We both have times when we deny each other’s affections, when the opposite is fulfilled by a task.  Like this morning while she ate her breakfast I began preparing a crafting collage until she finished eating and promptly decided she needed to be sitting in my lap.  I held her off with distractions in her own chair as long as I could and somehow she ended up crawling her way back into my lap, blinding my efforts with scissors and paper with her curly brown locks.  Eventually I gave in and assumed the project would have to wait.  We pulled down the Play-Doh for her to roll and press shapes, this time it was her brushing mommy’s affection.  It’s just so hard for me to resist her enthusiastic smile and positive energy, I want to swoop in to her kissable cheeks and savor the moment.  And as if she suddenly incarnates a “too cool for parents” teenaged attitude her shoulder comes up to block her cheek – too busy for a kiss right now.

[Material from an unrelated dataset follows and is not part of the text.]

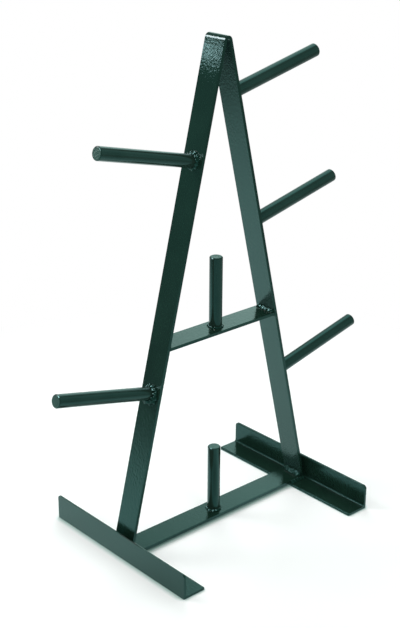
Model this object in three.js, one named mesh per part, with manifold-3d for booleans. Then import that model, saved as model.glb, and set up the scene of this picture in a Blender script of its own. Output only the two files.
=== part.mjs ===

Those moments of craving attention are frequently coorelated with times of being tired or hungry, and when this is the case there is lot of whining involved.  My response to the whining is encouragement for her to use her words, and when that doesn’t seem to make an impact I tell her I think she might be tired and needing a nap.  This technique usually works since naps are the enemy and she would never volunteer herself for one.  Except since this has been my response to her whining, she has begun beating me to the punch.  She informs me: “I’m going to take a nap,” when I have repeatidly told her I can’t hold her while I am cooking.  She doesn’t actually take a nap though, she just leaves for a minute and usually brings back a toy from her room.

I have to learn to not be hard on myself about the misses.  I can’t entertain, hold, clean and fix everything for her and I have to be okay with her being upset about that sometimes.  It makes it easier to accept the rough parts of the days when there are so many hits of the days to look back on and appreciate.

The mornings we stay extra long in bed pulling the covers over our heads to play with a flashlight.  Dancing in our living room for hours on end stomping, twirling and shaking with laughter and songs.  And closing each day with reading books, snuggles and kisses.  There are so many moments when it’s just me and Parker, when I am completely present with her.  In those moments she heals me from the chaos of life, problems in the world and the grown up worries which consume my mind most other waking hours of the day.  For now though, I had better go finish my collage while she takes her nap.